The baby brother of the SB-5000 only features a guide number of 38, which will probably leave you wanting more. However, it is packed with other features, which if interior photograph isn’t your main source of income, may turn your head.
It features a zoom range of 24-120mm so you should be covered in most situations, has HSS and RC modes built-in and also is able to function as a master as well as a slave for firing other flashes, which could come in really handy if you have some older flashguns but don’t want to have to pay the extra price of the SB-5000 just for the ability to trigger your other flashes.
Metz has been a great third party manufacturer of flashguns for years and this beast features a guide number of 64.

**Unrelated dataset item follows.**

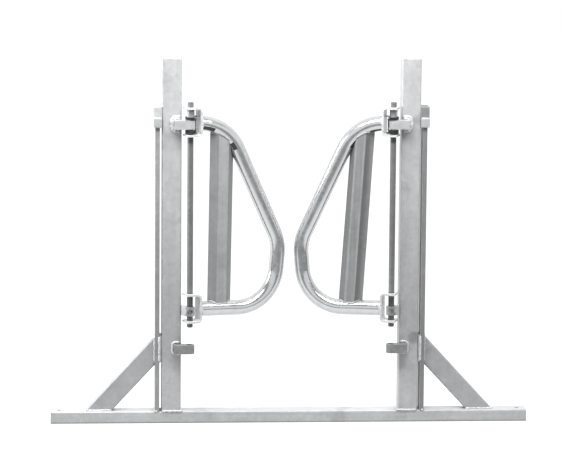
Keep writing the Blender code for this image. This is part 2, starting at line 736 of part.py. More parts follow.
def build_gate():
    tube_steel = metal("galvanised_tube", 0.62, 0.42)
    bar_steel = metal("galvanised_bar", 0.50, 0.48)
    rod_steel = metal("hinge_rod", 0.34, 0.45)
    flap_steel = metal("flap_tube", 0.66, 0.32)
    sheet_steel = metal("strut_sheet", 0.40, 0.45)
    strap_steel = metal("bracket_strap", 0.52, 0.40)
    pin_steel = metal("lock_pin", 0.30, 0.40)
    spring_steel = metal("spring_wire", 0.03, 0.45, 0.4)

    swing = Matrix.Translation((-ROD_X, ROD_Y, 0)) @ Matrix.Rotation(REST_SWING, 4, "Z")
    left_hinge = make_hinge("left_hinge_axis", swing)
    right_hinge = make_hinge("right_hinge_axis", MIRROR @ swing @ MIRROR)

    make_base(tube_steel)
    fixed = [make_post(tube_steel), make_post_cap(tube_steel), make_outer_flat(bar_steel),
             make_slot_block(bar_steel), make_slot_packer(bar_steel), make_brace(tube_steel),
             make_outer_lug(bar_steel),
             make_front_lug("hinge_lug_top_left", TOP_LUG_BOTTOM, bar_steel),
             make_front_lug("spare_lug_left", SPARE_LUG_BOTTOM, bar_steel)]
    boss = make_bottom_lug(bar_steel)
    rod = make_rod(rod_steel)
    pin, pin_hole = make_lock_pin(pin_steel)
    cut(boss, pin_hole)
    cut(rod, pin_hole)
    spring, leg_holes = make_spring(left_hinge, spring_steel)
    fixed += [boss, rod, pin, make_sleeve(rod_steel), spring]
    for piece in fixed:
        mirror_to_right(piece, piece.name.replace("_left", "_right"))

    bore_mesh = cylinder_mesh("ear_bore", ROD_BORE, (0, 0, 0), (0, 0, GATE_HEIGHT + CUT_REACH))
    ear_bore = cutter("ear_bore", bore_mesh, left_hinge)
    flap_tube, strut_ends = make_flap_tube(left_hinge, flap_steel)
    moving = [flap_tube,
              make_bracket("top_bracket_left", TOP_BRACKET_BOTTOM, left_hinge, ear_bore, leg_holes, strap_steel),
              make_bracket("bottom_bracket_left", LOW_BRACKET_BOTTOM, left_hinge, ear_bore, None, strap_steel)]
    for piece in moving:
        mirror_to_right(piece, piece.name.replace("_left", "_right"), right_hinge)
    make_strut("flap_strut_left", STRUT_LEFT_TOP, STRUT_LEFT_FOOT, left_hinge, strut_ends, sheet_steel)
    pattern = make_strut("strut_pattern", STRUT_RIGHT_TOP, STRUT_RIGHT_FOOT, left_hinge, strut_ends, sheet_steel)
    mirror_to_right(pattern, "flap_strut_right", right_hinge)
    bpy.data.objects.remove(pattern)


clear_scene()
gate_pieces = new_collection("anti_backing_gate")
cutters = new_collection("cutters")
build_gate()
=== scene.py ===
# Anti-backing gate: zinc finish, welds, springs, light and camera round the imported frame.
import math

import bmesh
import bpy
from mathutils import Matrix, Vector, noise


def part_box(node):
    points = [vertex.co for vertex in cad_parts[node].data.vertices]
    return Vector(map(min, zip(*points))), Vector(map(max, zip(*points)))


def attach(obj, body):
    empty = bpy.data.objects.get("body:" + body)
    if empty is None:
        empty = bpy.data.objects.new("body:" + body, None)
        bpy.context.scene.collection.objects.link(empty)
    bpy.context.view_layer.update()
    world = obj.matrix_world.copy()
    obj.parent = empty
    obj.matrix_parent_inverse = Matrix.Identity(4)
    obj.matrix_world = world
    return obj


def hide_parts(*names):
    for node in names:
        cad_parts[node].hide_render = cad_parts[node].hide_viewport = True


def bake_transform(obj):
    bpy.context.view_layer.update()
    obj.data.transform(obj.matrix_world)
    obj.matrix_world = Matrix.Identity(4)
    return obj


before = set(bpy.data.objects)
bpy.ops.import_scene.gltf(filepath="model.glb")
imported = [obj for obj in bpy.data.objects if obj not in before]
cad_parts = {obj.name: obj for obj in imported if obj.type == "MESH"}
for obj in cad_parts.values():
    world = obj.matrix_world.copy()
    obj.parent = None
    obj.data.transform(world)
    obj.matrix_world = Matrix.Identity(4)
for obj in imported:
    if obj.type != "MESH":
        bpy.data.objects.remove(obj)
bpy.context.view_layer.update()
print("frame loaded:", len(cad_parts), "nodes")


# Places, read from the frame so that the looks follow the steel
def low(node):
    return Vector(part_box(node)[0])


def high(node):
    return Vector(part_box(node)[1])


postInner, postOuter = low("post_right").x, high("post_right").x
postFront, postBack = low("post_right").y, high("post_right").y
baseTop = high("base_bar").z
rodX = (low("hinge_rod_right").x + high("hinge_rod_right").x) / 2
rodY = (low("hinge_rod_right").y + high("hinge_rod_right").y) / 2

sides = {"left": -1, "right": 1}
# How far a flap's plane is swung at rest, and how far its brackets' outer faces are from the rod
flap = {"restSwing": math.radians(18), "webOuter": 0.0343}
swingSin, swingCos = math.sin(flap["restSwing"]), math.cos(flap["restSwing"])


def flapPoint(side, u, v, z):
    # u runs out from the rod, v back through the flap's depth
    x = -rodX + u * swingCos - v * swingSin
    y = rodY + u * swingSin + v * swingCos
    return Vector((x * -side, y, z))


# Node helpers
def link(tree, source, socket):
    tree.links.new(source, socket)


def sumNode(tree, kind, *values):
    made = tree.nodes.new("ShaderNodeMath")
    made.operation = kind
    for socket, value in zip(made.inputs, values):
        if isinstance(value, (int, float)):
            socket.default_value = value
        else:
            link(tree, value, socket)
    return made.outputs[0]


def vectorNode(tree, kind, *values):
    made = tree.nodes.new("ShaderNodeVectorMath")
    made.operation = kind
    for socket, value in zip(made.inputs, values):
        if isinstance(value, (tuple, list)):
            socket.default_value = value
        else:
            link(tree, value, socket)
    return made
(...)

What is different about this flashing is it also features a secondary sub-flash module, which helps to get a nice even light by providing a fill flash, not important for interior photography but great if you’re shooting something else on the side too.
It has a zoom range of 24-200mm and features HSS, RC and repeat flash modes as well as the ability to work as both a master and slave for syncing other flashguns together.
Where this speed light does suffer is the recharge time could leave you wanting a bit more. On full power you’re waiting 3.4 seconds if using NiMH batteries. Iif you’re on traditional alkaline batteries be prepared to wait almost twice that, so if you’re shooting people be prepared to either ask people to wait a lot, and you sometimes may be missing that all important shot.